WHAT YOU WILL DO » Below is a listing; restate from it, character for character, the lines beginning at the line holding "ge = (plug_frame" and ending at the line holding "obj.data.transform(world)", both included.

◇ ◇ ◇

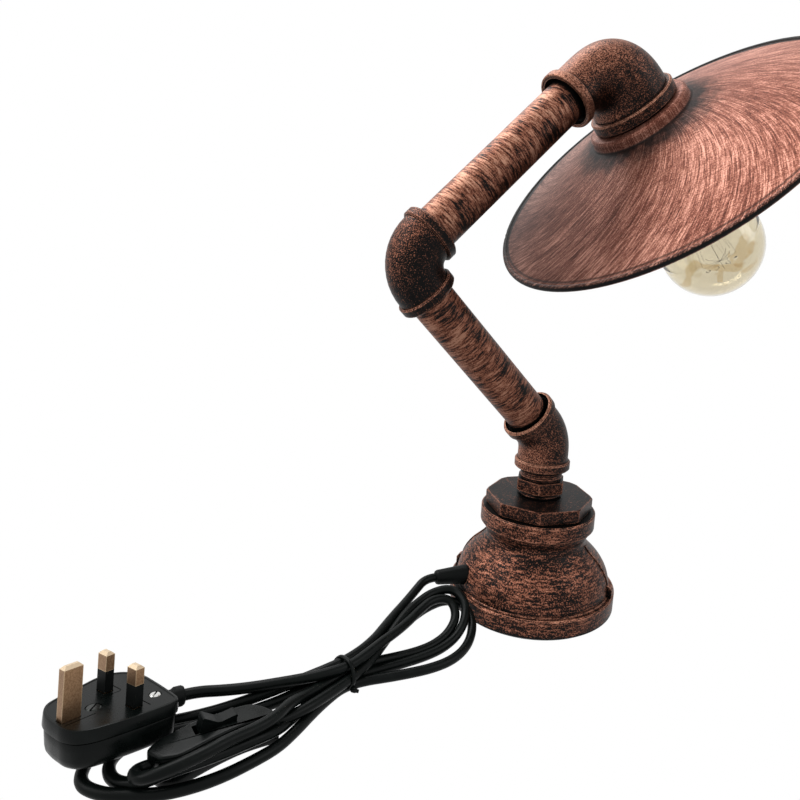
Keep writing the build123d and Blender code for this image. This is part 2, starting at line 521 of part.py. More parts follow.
def inset(pts, d):
    """Polygon (clockwise) with every side moved inwards by d."""
    out = []
    n = len(pts)
    for i in range(n):
        (ax, ay), (bx, by), (cx, cy) = pts[i - 1], pts[i], pts[(i + 1) % n]
        l1, l2 = hypot(bx - ax, by - ay), hypot(cx - bx, cy - by)
        n1 = ((by - ay) / l1, -(bx - ax) / l1)
        n2 = ((cy - by) / l2, -(cx - bx) / l2)
        k = d / (1 + n1[0] * n2[0] + n1[1] * n2[1])
        out.append((bx + (n1[0] + n2[0]) * k, by + (n1[1] + n2[1]) * k))
    return out


def sw_outline(off, z):
    f = make_face(Polyline(*[(x, y, 0) for x, y in inset(sw_full, off)], close=True))
    f = fillet(f.vertices(), 2.4 if off <= 0 else 1.2)
    return Pos(0, 0, z) * f


sw_low = extrude(sw_outline(0, 0), SW_SPLIT)
sw_low = fillet(sw_low.edges().group_by(Axis.Z)[0], 1.0)
sw_up = extrude(sw_outline(0, SW_SPLIT), SW_H - SW_SPLIT)
sw_up = fillet(sw_up.edges().group_by(Axis.Z)[-1], 1.3)
sw_low = sw_low - extrude(sw_outline(1.6, 1.6), SW_SPLIT)
sw_up = sw_up - extrude(sw_outline(1.6, SW_SPLIT - 1), SW_H - SW_SPLIT - 0.6)
RX, RY, PIV_Z = -0.6, 1.9, 11.5               # rocker's pivot
sw_up = sw_up - Pos(RX, RY, 15) * Box(18.6, 6.2, 6)
END_R, END_L = (24.7, -2.7), (-27.6, -0.2)    # where the flex enters
x_dir_hole = dict(x_dir=(0, 1, 0), z_dir=(1, 0, 0))
end_hole = Plane(origin=(0, END_R[1], 7.6), **x_dir_hole).location * cyl(2.8, 10, 40)
end_hole = end_hole + Plane(origin=(0, END_L[1], 7.6), **x_dir_hole).location * cyl(2.8, -40, -11)
sw_low = sw_low - end_hole
sw_up = sw_up - end_hole
rock_prof = Plane.XZ * make_face(Polyline((-7.9, 7.9), (-7.5, 8.3), (-6.9, 8.2), (-1.2, 6.0), (0, 5.8), (1.2, 6.0), (6.9, 8.2),
                                          (7.5, 8.3), (7.9, 7.9), (7.9, 1.2), (2.8, -2.8), (-2.8, -2.8), (-7.9, 1.2), close=True))
rocker = extrude(rock_prof, 2.9, both=True)
pin_y = Plane(origin=(0, 0, 0), x_dir=(1, 0, 0), z_dir=(0, 1, 0)).location * Cylinder(1.0, 8.5)
rocker = rocker + pin_y
ROCK = 14.0                                  # left end up at rest
rocker = Pos(RX, RY, PIV_Z) * (Rot(0, ROCK, 0) * rocker)
carrier = Pos(RX, 1.35, 1.7) * Box(18.0, 9.5, 5.7, align=(C_, C_, LOW))
for y in (-3.65, 3.65):
    carrier = carrier + Pos(RX, RY + y, 7.2) * Box(5.0, 1.1, 6.2, align=(C_, C_, LOW))
carrier = carrier - Plane(origin=(RX, RY, PIV_Z), x_dir=(1, 0, 0), z_dir=(0, 1, 0)).location * Cylinder(1.06, 20)
contacts = None
for x in (-6.2, 6.2):
    c = Pos(RX + x, RY, 7.4) * Box(5.2, 3.6, 0.5, align=(C_, C_, LOW))
    contacts = c if contacts is None else contacts + c
sw_screws = None
for x, y in ((-19.0, -1.5), (18.6, -1.2)):
    s = Pos(x, y, 0) * rev([(0, 0.3), (2.0, 0.3), (2.3, 0.6), (2.3, 1.5), (1.1, 1.5), (1.1, 4.4), (0, 4.4)])
    s = s - Pos(x, y, 0.2) * Box(5, 0.6, 1.1)
    sw_low = sw_low + Pos(x, y, 1.0) * Cylinder(3.6, 3.6, align=(C_, C_, LOW))
    sw_low = sw_low - Pos(x, y, -1) * Cylinder(2.4, 2.6, align=(C_, C_, LOW)) - Pos(x, y, 0) * Cylinder(1.12, 7, align=(C_, C_, LOW))
    sw_screws = s if sw_screws is None else sw_screws + s
for shp, name in ((sw_low, "switch_lower_case"), (sw_up, "switch_upper_case"), (rocker, "switch_rocker"),
                  (carrier, "switch_carrier"), (contacts, "switch_contacts"), (sw_screws, "switch_screws")):
    save(sw_frame * shp, name)

# ----------------------------------------------------------------------------
# cord: the hank with its tie, the stretch from the gland and the one to the plug
# ----------------------------------------------------------------------------


def prism(pts, z0, z1):
    return Pos(0, 0, z0) * extrude(make_face(Polyline(*[(x, y, 0) for x, y in pts], close=True)), z1 - z0)


TIE_C = vec(-145.5, -44.0, 8.15)
TIE_YAW = radians(20)
tie_frame = Plane(origin=TIE_C, x_dir=rotz((0, 1, 0), TIE_YAW), z_dir=rotz((1, 0, 0), TIE_YAW)).location
knot = extrude(Ellipse(8.4, 7.2), 11.0, both=True)
tie = extrude(Ellipse(9.3, 8.05), 1.3, both=True) - extrude(Ellipse(8.45, 7.25), 3, both=True)
tie = tie_frame * (tie + Pos(-7.6, -5.6, 0) * Box(3.0, 3.6, 3.4) - extrude(Ellipse(8.45, 7.25), 3, both=True))
tie = tie & (Pos(-145, -45, 0.02) * Box(80, 80, 40, align=(C_, C_, LOW)))
save(tie, "hank_tie")

ring_out = [(-139, -52.5), (-126, -53.5), (-108, -54), (-92, -53.5), (-79, -49.5), (-68, -41.5), (-60, -31), (-56.4, -20),
            (-56.6, -11), (-60, -1.5), (-66, 0.5), (-76, 0.5), (-90, -5), (-104, -14), (-120, -25), (-137, -35)]
ring_in = [(-107, -31), (-98, -31), (-88, -30), (-78, -26.5), (-71, -19.5), (-71.5, -14.5), (-80, -12.5), (-91, -18.5),
           (-100, -25)]
wedge = extrude(make_face(Polyline((-150, -62, 0.0), (-150, -40, 0.0), (-150, 8, 11.5), (-150, 8, 22.8), (-150, -6, 22.8),
                                   (-150, -20, 19.5), (-150, -40, 12.5), (-150, -62, 6.4), close=True)), 100, dir=(1, 0, 0))
ring = (prism(ring_out, 0, 30) - prism(ring_in, -1, 31)) & wedge
left = prism([(-151, -36), (-165, -38.5), (-190, -40), (-212, -39), (-228, -37.2), (-244, -37), (-257.5, -41.5), (-266.5, -52),
              (-268.5, -66), (-260, -79), (-248.5, -87), (-236, -91.2), (-222, -90.2), (-206, -86.8), (-192, -82), (-180, -75),
              (-166, -64.5), (-152, -53)], 0, 5.4)
left = left + prism([(-151, -37), (-165, -39), (-184, -41), (-184, -69), (-178, -72), (-166, -64), (-152, -55)], 0, 12.0)
left = left + prism([(-249, -79), (-248, -87), (-236, -91.2), (-222, -89), (-206, -83.5), (-190, -78.5), (-178, -72), (-178, -66),
                     (-190, -75), (-210, -80), (-225, -84), (-236, -84), (-243, -79)], 0, 12.5)
left = left - sw_frame * extrude(sw_outline(-0.3, -1), 30)
left = left - plug_frame * extrude(outline(0, -BACK_T - 0.3), 30)
left = left - prism([(-251, -60), (-247, -53), (-236, -50.5), (-210, -52), (-192, -51.5), (-185, -55), (-186, -60), (-200, -58),
                     (-225, -59), (-243, -69), (-250, -69)], -1, 30)
hank = ring + left + tie_frame * knot
hank = hank - tie
print("hank pieces", [round(x.volume, 1) for x in hank.solids()])
hank = max(hank.solids(), key=lambda x: x.volume)
save(hank, "cord_hank")


def runs(pts):
    """Bend radius at each corner of a route: 0.45 of the shorter run over tan(half turn)."""
    out = []
    for a, b, c in zip(pts[:-2], pts[1:-1], pts[2:]):
        u, v = vec(*b) - vec(*a), vec(*c) - vec(*b)
        turn = radians(u.get_angle(v))
        out.append(0.45 * min(u.length, v.length) / tan(turn / 2))
    return out


def cord(pts, name):
    rad = runs(pts)
    path = FilletPolyline(*pts, radius=rad)
    start = vec(*pts[1]) - vec(*pts[0])
    body = sweep(Plane(origin=pts[0], z_dir=start) * Circle(FR), path)
    print(name, "radii", [round(r, 1) for r in rad], "length", round(path.length, 1),
          "volume/(section x length)", round(body.volume / (pi * FR * FR * path.length), 4))
    save(body, name)


GLAND_ROUTE = [(G_EXIT.X, G_EXIT.Y, G_EXIT.Z), (-75.2, 9.9, 21.8), (-84.9, 3.2, 18.7), (-95.1, -4.6, 16.4), (-104.8, -12.2, 15.2),
               (-114.0, -20.5, 14.5), (-123.2, -28.9, 13.7), (-133.6, -35.8, 13.2)]
cord(GLAND_ROUTE, "cord_from_gland")

ge = (plug_frame * (gx * Pos(0, 0, GRIP_L))).position
g2 = (plug_frame * (gx * Pos(0, 0, GRIP_L + 6.0))).position
PLUG_ROUTE = [(ge.X, ge.Y, ge.Z), (g2.X, g2.Y, g2.Z), (-204.9, -39.3, 11.6), (-192.4, -42.0, 11.5), (-180.4, -44.7, 12.3),
              (-168.2, -46.8, 12.8), (-155.8, -47.8, 13.1)]
print("plug exit", ge, "straight on", g2)
cord(PLUG_ROUTE, "cord_to_plug")
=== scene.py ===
import bpy
import bmesh
import math
from mathutils import Matrix, Vector


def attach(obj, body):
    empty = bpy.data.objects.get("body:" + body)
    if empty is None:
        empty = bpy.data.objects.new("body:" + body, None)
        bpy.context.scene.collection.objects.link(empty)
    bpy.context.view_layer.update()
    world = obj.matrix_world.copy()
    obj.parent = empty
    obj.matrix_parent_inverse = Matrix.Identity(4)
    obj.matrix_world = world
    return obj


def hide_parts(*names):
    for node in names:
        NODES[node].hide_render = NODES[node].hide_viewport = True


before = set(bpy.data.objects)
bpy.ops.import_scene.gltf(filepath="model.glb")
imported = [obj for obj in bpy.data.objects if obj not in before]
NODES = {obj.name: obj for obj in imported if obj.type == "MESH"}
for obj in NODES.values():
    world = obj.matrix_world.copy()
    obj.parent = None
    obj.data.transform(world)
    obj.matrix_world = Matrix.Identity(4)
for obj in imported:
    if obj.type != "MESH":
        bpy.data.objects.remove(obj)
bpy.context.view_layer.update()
scene = bpy.context.scene

# ---------------------------------------------------------------- camera
CAM_R = Vector((0.8742, -0.4802, 0.0717)).normalized()
CAM_F = Vector((0.4853, 0.8605, -0.1551)).normalized()
CAM_U = CAM_R.cross(CAM_F).normalized()
CAM_POS = Vector((-0.2612, -0.3691, 0.2421))
cam_data = bpy.data.cameras.new("camera")
cam_data.sensor_fit = "HORIZONTAL"
cam_data.sensor_width = 36.0
cam_data.lens = 31.92
cam_data.shift_x = -0.1007
cam_data.shift_y = -0.0721
cam_data.clip_start = 0.01
cam_data.clip_end = 50.0
cam = bpy.data.objects.new("camera", cam_data)
m = Matrix.Identity(4)
for i in range(3):
    m[i][0], m[i][1], m[i][2], m[i][3] = CAM_R[i], CAM_U[i], -CAM_F[i], CAM_POS[i]
cam.matrix_world = m
scene.collection.objects.link(cam)
scene.camera = cam

# ---------------------------------------------------------------- cords
# Control points of the flex, in metres: the gland's route, the hank's turns, the plug's route.
GLAND_ROUTE = [
    (-0.0686, 0.0090, 0.0218), (-0.0752, 0.0099, 0.0218), (-0.0849, 0.0032, 0.0187), (-0.0951, -0.0046, 0.0164), (-0.1048, -0.0122, 0.0152),
    (-0.1140, -0.0205, 0.0145), (-0.1232, -0.0289, 0.0137), (-0.1336, -0.0358, 0.0132),
]
HANK_MAINS = [
    (-0.1450, -0.0409, 0.0128), (-0.1571, -0.0427, 0.0116), (-0.1695, -0.0427, 0.0094), (-0.1817, -0.0428, 0.0073), (-0.1941, -0.0430, 0.0058),
    (-0.2065, -0.0427, 0.0042), (-0.2188, -0.0416, 0.0032), (-0.2312, -0.0402, 0.0028), (-0.2438, -0.0402, 0.0027), (-0.2558, -0.0443, 0.0027),
    (-0.2643, -0.0538, 0.0027), (-0.2666, -0.0655, 0.0027), (-0.2592, -0.0746, 0.0027), (-0.2480, -0.0808, 0.0027), (-0.2357, -0.0850, 0.0027),
    (-0.2229, -0.0860, 0.0027), (-0.2107, -0.0846, 0.0027), (-0.1986, -0.0812, 0.0027), (-0.1869, -0.0770, 0.0027), (-0.1770, -0.0697, 0.0027),
    (-0.1675, -0.0615, 0.0027), (-0.1574, -0.0540, 0.0029), (-0.1468, -0.0476, 0.0030), (-0.1348, -0.0467, 0.0028), (-0.1223, -0.0486, 0.0027),
    (-0.1099, -0.0500, 0.0027), (-0.0974, -0.0506, 0.0027), (-0.0850, -0.0488, 0.0028), (-0.0737, -0.0434, 0.0033), (-0.0645, -0.0350, 0.0050),
    (-0.0582, -0.0242, 0.0085), (-0.0584, -0.0121, 0.0127), (-0.0683, -0.0057, 0.0141), (-0.0812, -0.0076, 0.0130), (-0.0929, -0.0124, 0.0113),
    (-0.1042, -0.0171, 0.0094), (-0.1153, -0.0226, 0.0085), (-0.1261, -0.0289, 0.0085), (-0.1373, -0.0343, 0.0084), (-0.1486, -0.0393, 0.0077),
    (-0.1604, -0.0431, 0.0059), (-0.1724, -0.0456, 0.0042), (-0.1847, -0.0474, 0.0032), (-0.1972, -0.0484, 0.0028), (-0.2096, -0.0486, 0.0027),
    (-0.2220, -0.0478, 0.0027), (-0.2346, -0.0467, 0.0027), (-0.2474, -0.0486, 0.0027), (-0.2560, -0.0576, 0.0027), (-0.2543, -0.0700, 0.0027),
    (-0.2447, -0.0788, 0.0055), (-0.2328, -0.0824, 0.0104), (-0.2207, -0.0819, 0.0106), (-0.2085, -0.0787, 0.0094), (-0.1962, -0.0757, 0.0090),
    (-0.1856, -0.0711, 0.0070), (-0.1772, -0.0624, 0.0040), (-0.1674, -0.0546, 0.0029), (-0.1570, -0.0474, 0.0028), (-0.1461, -0.0418, 0.0028),
    (-0.1339, -0.0410, 0.0027), (-0.1214, -0.0406, 0.0027), (-0.1089, -0.0402, 0.0027), (-0.0964, -0.0395, 0.0030), (-0.0842, -0.0374, 0.0039),
    (-0.0727, -0.0329, 0.0064), (-0.0636, -0.0253, 0.0112), (-0.0591, -0.0144, 0.0173), (-0.0637, -0.0040, 0.0203), (-0.0761, -0.0029, 0.0191),
    (-0.0881, -0.0079, 0.0172), (-0.0987, -0.0144, 0.0157), (-0.1083, -0.0219, 0.0131), (-0.1177, -0.0296, 0.0105), (-0.1269, -0.0379, 0.0093),
    (-0.1368, -0.0453, 0.0084), (-0.1476, -0.0515, 0.0079), (-0.1585, -0.0574, 0.0080), (-0.1702, -0.0629, 0.0080), (-0.1817, -0.0663, 0.0077),
    (-0.1876, -0.0670, 0.0076), (-0.1906, -0.0674, 0.0076),
]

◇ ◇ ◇

TASK SOLUTION »
ge = (plug_frame * (gx * Pos(0, 0, GRIP_L))).position
g2 = (plug_frame * (gx * Pos(0, 0, GRIP_L + 6.0))).position
PLUG_ROUTE = [(ge.X, ge.Y, ge.Z), (g2.X, g2.Y, g2.Z), (-204.9, -39.3, 11.6), (-192.4, -42.0, 11.5), (-180.4, -44.7, 12.3),
              (-168.2, -46.8, 12.8), (-155.8, -47.8, 13.1)]
print("plug exit", ge, "straight on", g2)
cord(PLUG_ROUTE, "cord_to_plug")
=== scene.py ===
import bpy
import bmesh
import math
from mathutils import Matrix, Vector


def attach(obj, body):
    empty = bpy.data.objects.get("body:" + body)
    if empty is None:
        empty = bpy.data.objects.new("body:" + body, None)
        bpy.context.scene.collection.objects.link(empty)
    bpy.context.view_layer.update()
    world = obj.matrix_world.copy()
    obj.parent = empty
    obj.matrix_parent_inverse = Matrix.Identity(4)
    obj.matrix_world = world
    return obj


def hide_parts(*names):
    for node in names:
        NODES[node].hide_render = NODES[node].hide_viewport = True


before = set(bpy.data.objects)
bpy.ops.import_scene.gltf(filepath="model.glb")
imported = [obj for obj in bpy.data.objects if obj not in before]
NODES = {obj.name: obj for obj in imported if obj.type == "MESH"}
for obj in NODES.values():
    world = obj.matrix_world.copy()
    obj.parent = None
    obj.data.transform(world)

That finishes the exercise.